- TO BE DONE
Copy each line below without leaving any out.

- INPUT MATERIAL
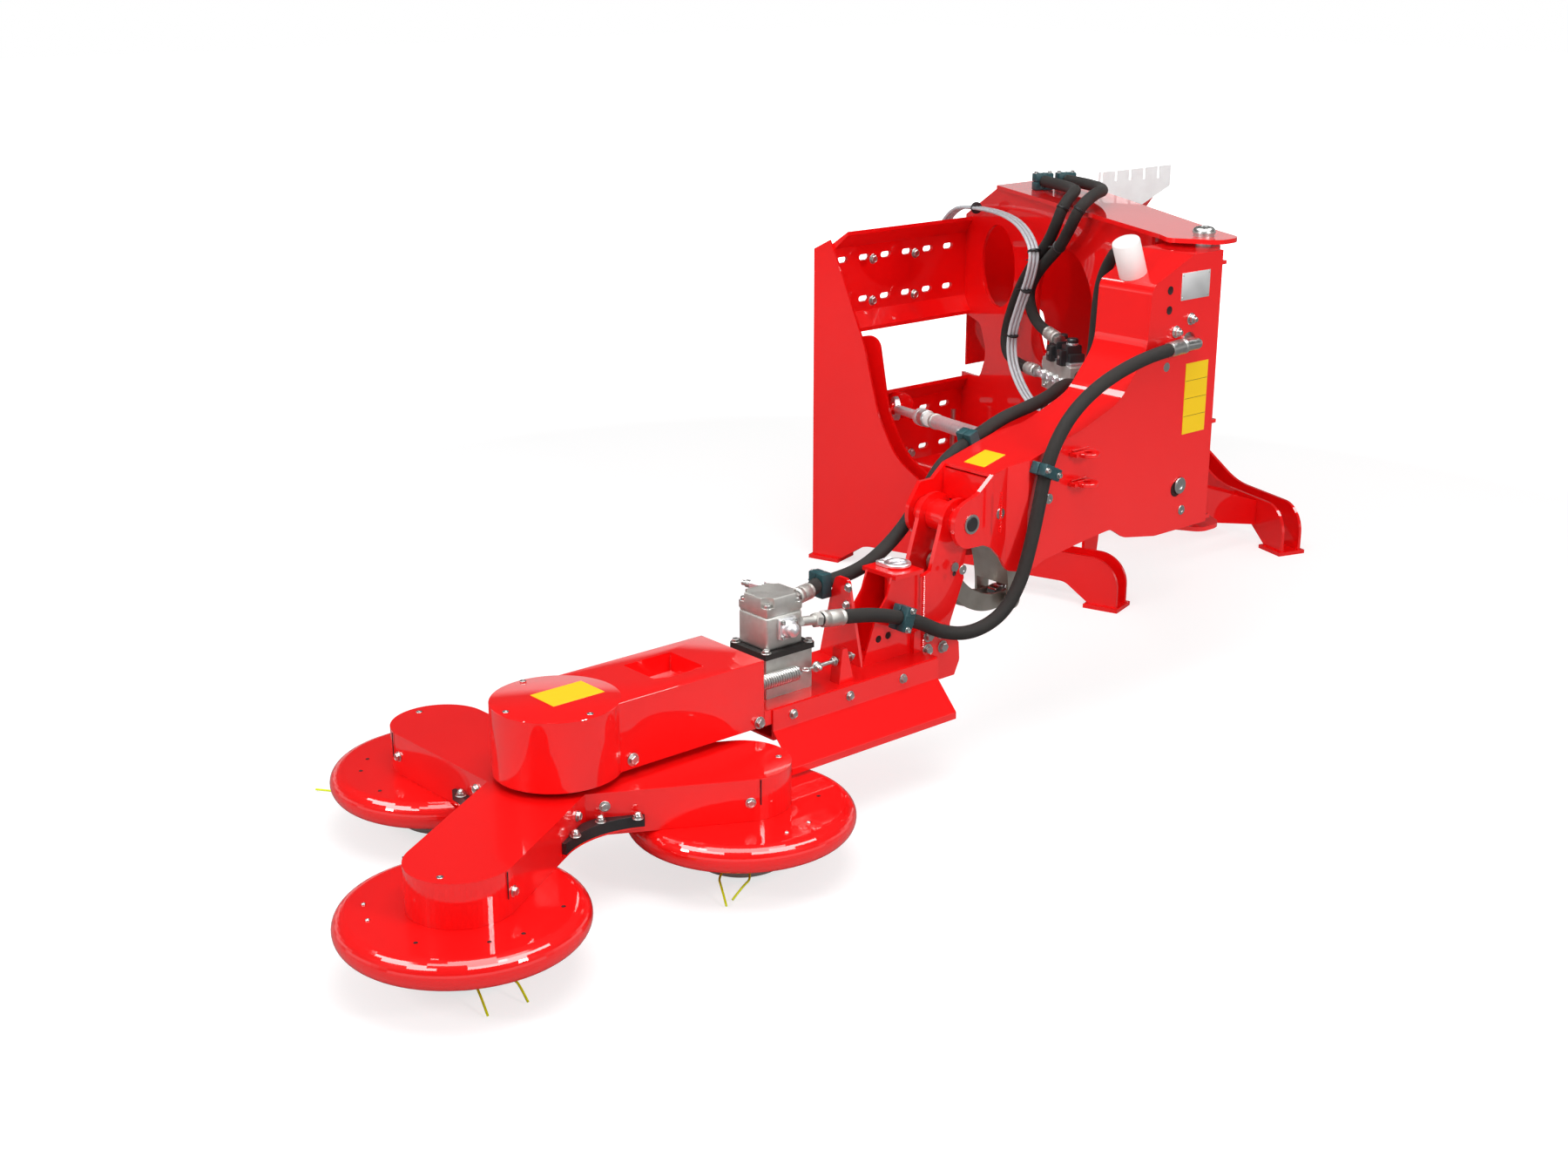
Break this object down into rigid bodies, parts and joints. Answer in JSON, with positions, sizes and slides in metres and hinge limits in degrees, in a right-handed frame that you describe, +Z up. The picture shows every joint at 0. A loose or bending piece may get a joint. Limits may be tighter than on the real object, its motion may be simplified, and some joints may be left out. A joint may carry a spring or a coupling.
{
  "type": "fence trimmer with a star of three trimmer heads",
  "caption": "Side-mounted fence trimmer: slotted mounting frame, folding hydraulic boom and a free-turning star of shielded string-trimmer heads.",
  "frame": {"origin": "underside of the left rear foot, on the floor", "axes": "+X to the right across the machine away from the trimmer star, +Y to the rear towards the tractor, +Z up"},
  "size_m": [4.1375, 1.8814, 1.2445],
  "materials": {
    "red_paint": "glossy bright red powder coat",
    "zinc": "zinc plated steel, satin",
    "stainless": "bare stainless plate, satin",
    "cast_aluminium": "fine cast aluminium",
    "black_rubber": "black rubber, matt",
    "cylinder_paint": "black painted cylinder tube",
    "chrome_rod": "hard chromed rod",
    "trimmer_plastic": "black moulded plastic",
    "green_plastic": "dark green moulded plastic",
    "white_plastic": "white moulded plastic",
    "grey_pvc": "silver grey cable sheath"
  },
  "bodies": {
    "frame": {"control_cables": "grey_pvc", "coupler_holder": "zinc", "feet": "red_paint", "hinge_pins": "zinc", "inner_side_plates": "red_paint", "left_side_plate": "red_paint", "leg_braces": "red_paint", "locking_rod": "zinc", "loop_hose": "black_rubber", "lower_left_hitch_panel": "red_paint", "lower_right_hitch_panel": "red_paint", "right_side_plate": "red_paint", "stay_lug": "red_paint", "tower_bottom_plate": "red_paint", "tower_far_wall": "red_paint", "tower_hose_clamps": "green_plastic", "tower_hoses": "black_rubber", "tower_near_wall": "red_paint", "tower_top_plate": "red_paint", "upper_left_hitch_panel": "red_paint", "upper_right_hitch_panel": "red_paint", "valve_block": "cast_aluminium"},
    "arm": {"arm_near_plate": "red_paint", "arm_far_plate": "red_paint", "arm_top_flange": "red_paint", "arm_nose": "red_paint", "arm_hinge_tube": "red_paint", "pivot_pin": "zinc", "arm_pins": "zinc", "arm_elbow": "zinc", "arm_stay_ears": "red_paint", "arm_hose_clamps": "green_plastic", "reservoir_cap": "white_plastic", "main_hose": "black_rubber", "motor_hose": "black_rubber"},
    "boom": {"boom_post": "red_paint", "link_pin": "zinc", "boom_beam": "red_paint", "post_side_bracket": "red_paint", "boss_bracket": "red_paint", "flap_guard": "red_paint", "tensioner_lug": "red_paint", "belt_cover": "red_paint", "gear_housing": "cast_aluminium", "motor_gasket": "black_rubber", "hydraulic_motor": "cast_aluminium", "boom_hose_clamps": "green_plastic", "belt_tensioner": "zinc"},
    "rocker": {"fold_rocker": "stainless"},
    "link": {"fold_link": "stainless"},
    "cylinder_barrel": {"fold_cylinder_barrel": "cylinder_paint"},
    "cylinder_rod": {"fold_cylinder_rod": "chrome_rod"},
    "stay_sleeve": {"stay_sleeve": "zinc"},
    "stay_screw": {"stay_screw": "zinc"},
    "star": {"star_cover": "red_paint", "shields": "red_paint", "star_bumpers": "black_rubber"},
    "trimmer_1": {"trimmer_head_1": "trimmer_plastic"},
    "trimmer_2": {"trimmer_head_2": "trimmer_plastic"},
    "trimmer_3": {"trimmer_head_3": "trimmer_plastic"}
  },
  "joints": [
    {"name": "arm_swing", "type": "hinge", "parent": "frame", "child": "arm", "pos_m": [0.08, -1.376, 0.8], "axis": [0, 0, 1], "range_deg": [-6, 6], "deforming": ["motor_hose", "loop_hose"]},
    {"name": "boom_fold", "type": "hinge", "parent": "arm", "child": "boom", "pos_m": [-0.82, -1.35, 0.588], "axis": [0, 1, 0], "range_deg": [-20, 90], "deforming": ["main_hose", "motor_hose"]},
    {"name": "rocker_pivot", "type": "hinge", "parent": "arm", "child": "rocker", "pos_m": [-0.721, -1.35, 0.596], "axis": [0, 1, 0], "range_deg": [-12.5, 54.5]},
    {"name": "link_pivot", "type": "hinge", "parent": "boom", "child": "link", "pos_m": [-0.832, -1.35, 0.474], "axis": [0, 1, 0], "range_deg": [-52.5, 12]},
    {"name": "cylinder_pivot", "type": "hinge", "parent": "arm", "child": "cylinder_barrel", "pos_m": [-0.15, -1.35, 0.88], "axis": [0, 1, 0], "range_deg": [-3.2, 12.6]},
    {"name": "cylinder_stroke", "type": "slide", "parent": "cylinder_barrel", "child": "cylinder_rod", "axis": [-0.6713, 0, -0.7412], "range_m": [-0.04, 0.178]},
    {"name": "stay_pivot", "type": "hinge", "parent": "arm", "child": "stay_sleeve", "pos_m": [-0.46, -1.245, 0.68], "axis": [-0.0575, 0.0339, 0.9978], "range_deg": [-5.6, 5.6]},
    {"name": "stay_length", "type": "slide", "parent": "stay_sleeve", "child": "stay_screw", "axis": [0.502, 0.8525, -0.1457], "range_m": [-0.057, 0.057]},
    {"name": "star_spin", "type": "hinge", "parent": "boom", "child": "star", "pos_m": [-1.99, -1.35, 0.2], "axis": [0, 0, 1], "continuous": true},
    {"name": "trimmer_1_spin", "type": "hinge", "parent": "star", "child": "trimmer_1", "pos_m": [-1.62881, -1.54611, 0.05], "axis": [0, 0, 1], "continuous": true},
    {"name": "trimmer_2_spin", "type": "hinge", "parent": "star", "child": "trimmer_2", "pos_m": [-2.00076, -0.93914, 0.05], "axis": [0, 0, 1], "continuous": true},
    {"name": "trimmer_3_spin", "type": "hinge", "parent": "star", "child": "trimmer_3", "pos_m": [-2.34043, -1.56475, 0.05], "axis": [0, 0, 1], "continuous": true}
  ],
  "couplings": [
    {"joint": "rocker_pivot", "follows": "boom_fold", "ratio": 0.5988},
    {"joint": "link_pivot", "follows": "boom_fold", "ratio": -0.5737},
    {"joint": "cylinder_pivot", "follows": "boom_fold", "ratio": 0.1344},
    {"joint": "cylinder_stroke", "follows": "boom_fold", "m_per_rad": 0.11162},
    {"joint": "stay_pivot", "follows": "arm_swing", "ratio": -0.879},
    {"joint": "stay_length", "follows": "arm_swing", "m_per_rad": 0.5257}
  ]
}
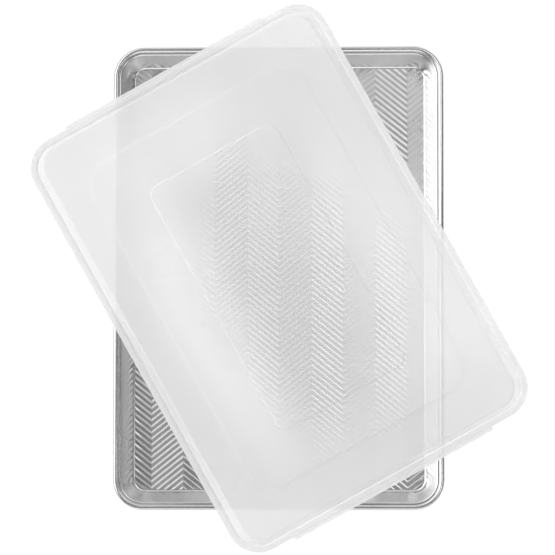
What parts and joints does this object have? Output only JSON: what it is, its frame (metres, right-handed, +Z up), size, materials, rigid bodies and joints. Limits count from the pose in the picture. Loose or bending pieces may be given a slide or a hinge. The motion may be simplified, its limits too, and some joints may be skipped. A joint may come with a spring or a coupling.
{
  "type": "sheet pan with lid",
  "caption": "Textured half sheet pan with zigzag ridged floor, sloping walls and wire-stiffened rolled rim, with a translucent domed lid lying turned across it.",
  "frame": {"origin": "centre of the pan's underside", "axes": "+Z up out of the pan's mouth, +Y along the pan's long side, +X along its short side; the lid lies turned 29.2 degrees about +Z"},
  "size_m": [0.4888, 0.5394, 0.0564],
  "materials": {
    "pan_sheet": "mill finish, satin floor, brighter walls",
    "rim_wire": "galvanised wire",
    "lid_plastic": "milky translucent polypropylene, satin"
  },
  "bodies": {
    "pan": {"pan_shell": "pan_sheet", "rim_wire": "rim_wire"},
    "lid": {"lid": "lid_plastic"}
  },
  "joints": [
    {"name": "lid_lift", "type": "slide", "parent": "pan", "child": "lid", "axis": [0, 0, 1], "range_m": [0, 0.2]}
  ]
}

- COMPLETED TASK
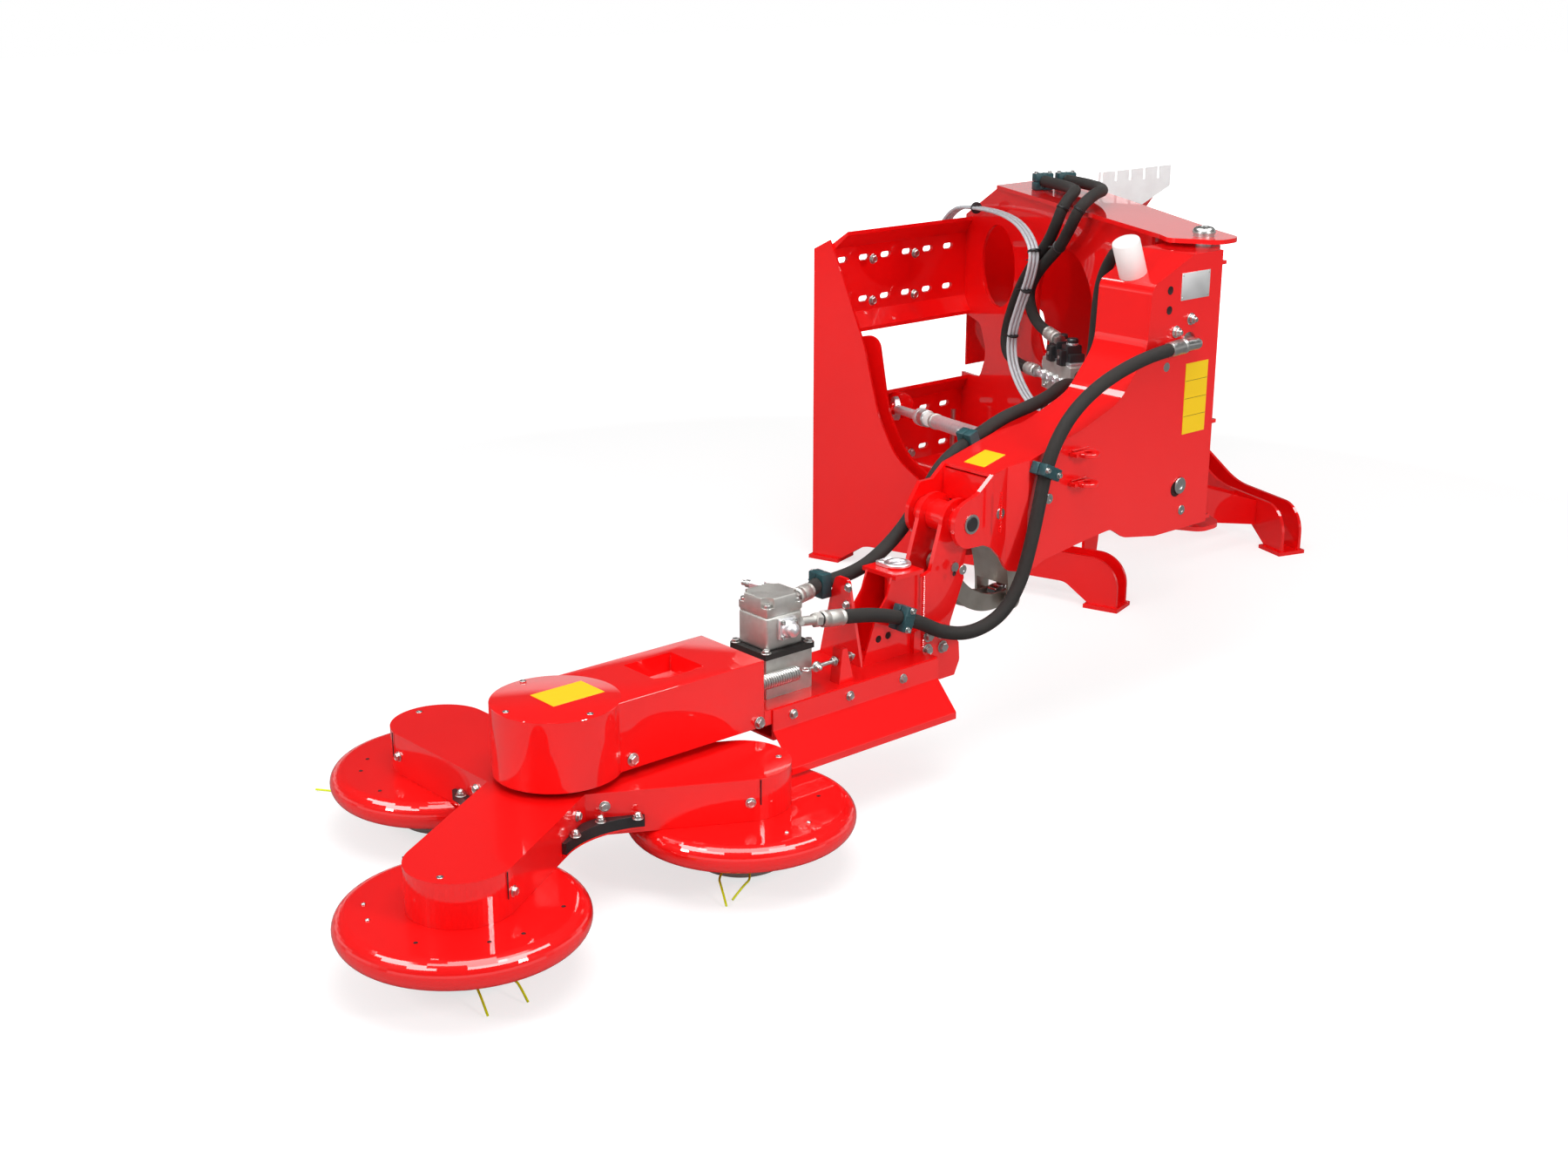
Break this object down into rigid bodies, parts and joints. Answer in JSON, with positions, sizes and slides in metres and hinge limits in degrees, in a right-handed frame that you describe, +Z up. The picture shows every joint at 0. A loose or bending piece may get a joint. Limits may be tighter than on the real object, its motion may be simplified, and some joints may be left out. A joint may carry a spring or a coupling.
{
  "type": "fence trimmer with a star of three trimmer heads",
  "caption": "Side-mounted fence trimmer: slotted mounting frame, folding hydraulic boom and a free-turning star of shielded string-trimmer heads.",
  "frame": {"origin": "underside of the left rear foot, on the floor", "axes": "+X to the right across the machine away from the trimmer star, +Y to the rear towards the tractor, +Z up"},
  "size_m": [4.1375, 1.8814, 1.2445],
  "materials": {
    "red_paint": "glossy bright red powder coat",
    "zinc": "zinc plated steel, satin",
    "stainless": "bare stainless plate, satin",
    "cast_aluminium": "fine cast aluminium",
    "black_rubber": "black rubber, matt",
    "cylinder_paint": "black painted cylinder tube",
    "chrome_rod": "hard chromed rod",
    "trimmer_plastic": "black moulded plastic",
    "green_plastic": "dark green moulded plastic",
    "white_plastic": "white moulded plastic",
    "grey_pvc": "silver grey cable sheath"
  },
  "bodies": {
    "frame": {"control_cables": "grey_pvc", "coupler_holder": "zinc", "feet": "red_paint", "hinge_pins": "zinc", "inner_side_plates": "red_paint", "left_side_plate": "red_paint", "leg_braces": "red_paint", "locking_rod": "zinc", "loop_hose": "black_rubber", "lower_left_hitch_panel": "red_paint", "lower_right_hitch_panel": "red_paint", "right_side_plate": "red_paint", "stay_lug": "red_paint", "tower_bottom_plate": "red_paint", "tower_far_wall": "red_paint", "tower_hose_clamps": "green_plastic", "tower_hoses": "black_rubber", "tower_near_wall": "red_paint", "tower_top_plate": "red_paint", "upper_left_hitch_panel": "red_paint", "upper_right_hitch_panel": "red_paint", "valve_block": "cast_aluminium"},
    "arm": {"arm_near_plate": "red_paint", "arm_far_plate": "red_paint", "arm_top_flange": "red_paint", "arm_nose": "red_paint", "arm_hinge_tube": "red_paint", "pivot_pin": "zinc", "arm_pins": "zinc", "arm_elbow": "zinc", "arm_stay_ears": "red_paint", "arm_hose_clamps": "green_plastic", "reservoir_cap": "white_plastic", "main_hose": "black_rubber", "motor_hose": "black_rubber"},
    "boom": {"boom_post": "red_paint", "link_pin": "zinc", "boom_beam": "red_paint", "post_side_bracket": "red_paint", "boss_bracket": "red_paint", "flap_guard": "red_paint", "tensioner_lug": "red_paint", "belt_cover": "red_paint", "gear_housing": "cast_aluminium", "motor_gasket": "black_rubber", "hydraulic_motor": "cast_aluminium", "boom_hose_clamps": "green_plastic", "belt_tensioner": "zinc"},
    "rocker": {"fold_rocker": "stainless"},
    "link": {"fold_link": "stainless"},
    "cylinder_barrel": {"fold_cylinder_barrel": "cylinder_paint"},
    "cylinder_rod": {"fold_cylinder_rod": "chrome_rod"},
    "stay_sleeve": {"stay_sleeve": "zinc"},
    "stay_screw": {"stay_screw": "zinc"},
    "star": {"star_cover": "red_paint", "shields": "red_paint", "star_bumpers": "black_rubber"},
    "trimmer_1": {"trimmer_head_1": "trimmer_plastic"},
    "trimmer_2": {"trimmer_head_2": "trimmer_plastic"},
    "trimmer_3": {"trimmer_head_3": "trimmer_plastic"}
  },
  "joints": [
    {"name": "arm_swing", "type": "hinge", "parent": "frame", "child": "arm", "pos_m": [0.08, -1.376, 0.8], "axis": [0, 0, 1], "range_deg": [-6, 6], "deforming": ["motor_hose", "loop_hose"]},
    {"name": "boom_fold", "type": "hinge", "parent": "arm", "child": "boom", "pos_m": [-0.82, -1.35, 0.588], "axis": [0, 1, 0], "range_deg": [-20, 90], "deforming": ["main_hose", "motor_hose"]},
    {"name": "rocker_pivot", "type": "hinge", "parent": "arm", "child": "rocker", "pos_m": [-0.721, -1.35, 0.596], "axis": [0, 1, 0], "range_deg": [-12.5, 54.5]},
    {"name": "link_pivot", "type": "hinge", "parent": "boom", "child": "link", "pos_m": [-0.832, -1.35, 0.474], "axis": [0, 1, 0], "range_deg": [-52.5, 12]},
    {"name": "cylinder_pivot", "type": "hinge", "parent": "arm", "child": "cylinder_barrel", "pos_m": [-0.15, -1.35, 0.88], "axis": [0, 1, 0], "range_deg": [-3.2, 12.6]},
    {"name": "cylinder_stroke", "type": "slide", "parent": "cylinder_barrel", "child": "cylinder_rod", "axis": [-0.6713, 0, -0.7412], "range_m": [-0.04, 0.178]},
    {"name": "stay_pivot", "type": "hinge", "parent": "arm", "child": "stay_sleeve", "pos_m": [-0.46, -1.245, 0.68], "axis": [-0.0575, 0.0339, 0.9978], "range_deg": [-5.6, 5.6]},
    {"name": "stay_length", "type": "slide", "parent": "stay_sleeve", "child": "stay_screw", "axis": [0.502, 0.8525, -0.1457], "range_m": [-0.057, 0.057]},
    {"name": "star_spin", "type": "hinge", "parent": "boom", "child": "star", "pos_m": [-1.99, -1.35, 0.2], "axis": [0, 0, 1], "continuous": true},
    {"name": "trimmer_1_spin", "type": "hinge", "parent": "star", "child": "trimmer_1", "pos_m": [-1.62881, -1.54611, 0.05], "axis": [0, 0, 1], "continuous": true},
    {"name": "trimmer_2_spin", "type": "hinge", "parent": "star", "child": "trimmer_2", "pos_m": [-2.00076, -0.93914, 0.05], "axis": [0, 0, 1], "continuous": true},
    {"name": "trimmer_3_spin", "type": "hinge", "parent": "star", "child": "trimmer_3", "pos_m": [-2.34043, -1.56475, 0.05], "axis": [0, 0, 1], "continuous": true}
  ],
  "couplings": [
    {"joint": "rocker_pivot", "follows": "boom_fold", "ratio": 0.5988},
    {"joint": "link_pivot", "follows": "boom_fold", "ratio": -0.5737},
    {"joint": "cylinder_pivot", "follows": "boom_fold", "ratio": 0.1344},
    {"joint": "cylinder_stroke", "follows": "boom_fold", "m_per_rad": 0.11162},
    {"joint": "stay_pivot", "follows": "arm_swing", "ratio": -0.879},
    {"joint": "stay_length", "follows": "arm_swing", "m_per_rad": 0.5257}
  ]
}
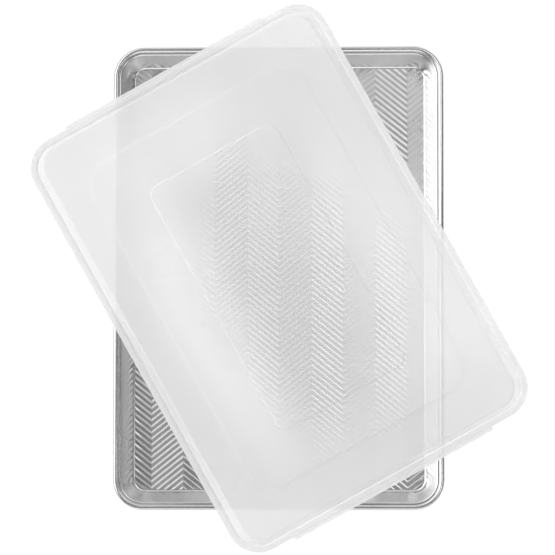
What parts and joints does this object have? Output only JSON: what it is, its frame (metres, right-handed, +Z up), size, materials, rigid bodies and joints. Limits count from the pose in the picture. Loose or bending pieces may be given a slide or a hinge. The motion may be simplified, its limits too, and some joints may be skipped. A joint may come with a spring or a coupling.
{
  "type": "sheet pan with lid",
  "caption": "Textured half sheet pan with zigzag ridged floor, sloping walls and wire-stiffened rolled rim, with a translucent domed lid lying turned across it.",
  "frame": {"origin": "centre of the pan's underside", "axes": "+Z up out of the pan's mouth, +Y along the pan's long side, +X along its short side; the lid lies turned 29.2 degrees about +Z"},
  "size_m": [0.4888, 0.5394, 0.0564],
  "materials": {
    "pan_sheet": "mill finish, satin floor, brighter walls",
    "rim_wire": "galvanised wire",
    "lid_plastic": "milky translucent polypropylene, satin"
  },
  "bodies": {
    "pan": {"pan_shell": "pan_sheet", "rim_wire": "rim_wire"},
    "lid": {"lid": "lid_plastic"}
  },
  "joints": [
    {"name": "lid_lift", "type": "slide", "parent": "pan", "child": "lid", "axis": [0, 0, 1], "range_m": [0, 0.2]}
  ]
}